Output the lines below exactly, please, from the first line until the line with "return edge(loop, widths, slope=UNDERSIDE_BEVEL)", counting both.

────────

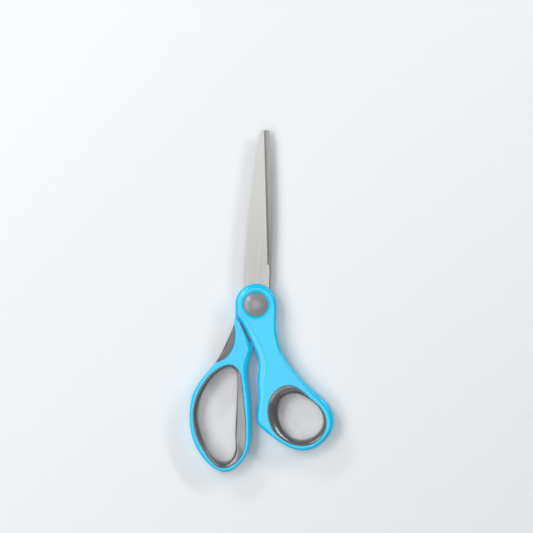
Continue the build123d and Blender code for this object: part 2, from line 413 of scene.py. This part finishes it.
def handle(name, node, grip, main_z, second_z, rolls, upper_is_main):
    """A moulded handle: a main layer with the boss, and a second layer under the shank."""
    outline = evenly(section(node, main_z)[0], SPACING, SOFTNESS)
    partial = evenly(section(node, second_z)[0], SPACING, SOFTNESS)
    hole = evenly(section(grip, MID_Z)[0], SPACING, SOFTNESS)
    inset = partial - normals_of(partial) * PARTING
    wall = hole + normals_of(hole) * PARTING
    bore = circle(CAP_RADIUS + CAP_GAP)
    lip = np.full(len(hole), LIP * MM)
    dish = np.full(len(bore), DISH * MM)

    def upper(loop, others):
        widths = clear_of(loop, blended(rolls, loop) * MM, others)
        return edge(loop, widths, slope=BEVEL)

    def under(loop, others):
        widths = clear_of(loop, np.full(len(loop), UNDERSIDE_ROLL * MM), others)
        return edge(loop, widths, slope=UNDERSIDE_BEVEL)

    openings = [(hole, LIP), (bore, DISH)]
    main = [
        edge(hole, lip, hole=True, corner=LIP),
        edge(bore, dish, hole=True, slope=DISH_SLOPE, corner=DISH_CORNER),
    ]
    second = [edge(wall, lip, hole=True, corner=LIP)]
    if upper_is_main:
        main.insert(0, upper(outline, openings))
        second.insert(0, under(inset, openings[:1]))
        body = plate(name, main, TOP_Z, MID_Z + SPLIT_GAP)
        other = plate("second", second, MID_Z + 2 * SPLIT_GAP, 0, False, True)
    else:
        main.insert(0, under(outline, openings))
        second.insert(0, upper(inset, openings[:1]))
        body = plate(name, main, MID_Z - SPLIT_GAP, 0, False, True)
        other = plate("second", second, TOP_Z, MID_Z - 2 * SPLIT_GAP)
    return finish_normals(joined(body, other))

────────

# Reply
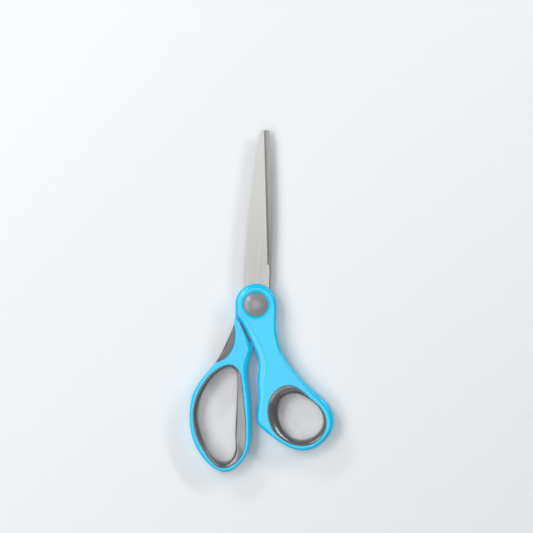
Continue the build123d and Blender code for this object: part 2, from line 413 of scene.py. This part finishes it.
def handle(name, node, grip, main_z, second_z, rolls, upper_is_main):
    """A moulded handle: a main layer with the boss, and a second layer under the shank."""
    outline = evenly(section(node, main_z)[0], SPACING, SOFTNESS)
    partial = evenly(section(node, second_z)[0], SPACING, SOFTNESS)
    hole = evenly(section(grip, MID_Z)[0], SPACING, SOFTNESS)
    inset = partial - normals_of(partial) * PARTING
    wall = hole + normals_of(hole) * PARTING
    bore = circle(CAP_RADIUS + CAP_GAP)
    lip = np.full(len(hole), LIP * MM)
    dish = np.full(len(bore), DISH * MM)

    def upper(loop, others):
        widths = clear_of(loop, blended(rolls, loop) * MM, others)
        return edge(loop, widths, slope=BEVEL)

    def under(loop, others):
        widths = clear_of(loop, np.full(len(loop), UNDERSIDE_ROLL * MM), others)
        return edge(loop, widths, slope=UNDERSIDE_BEVEL)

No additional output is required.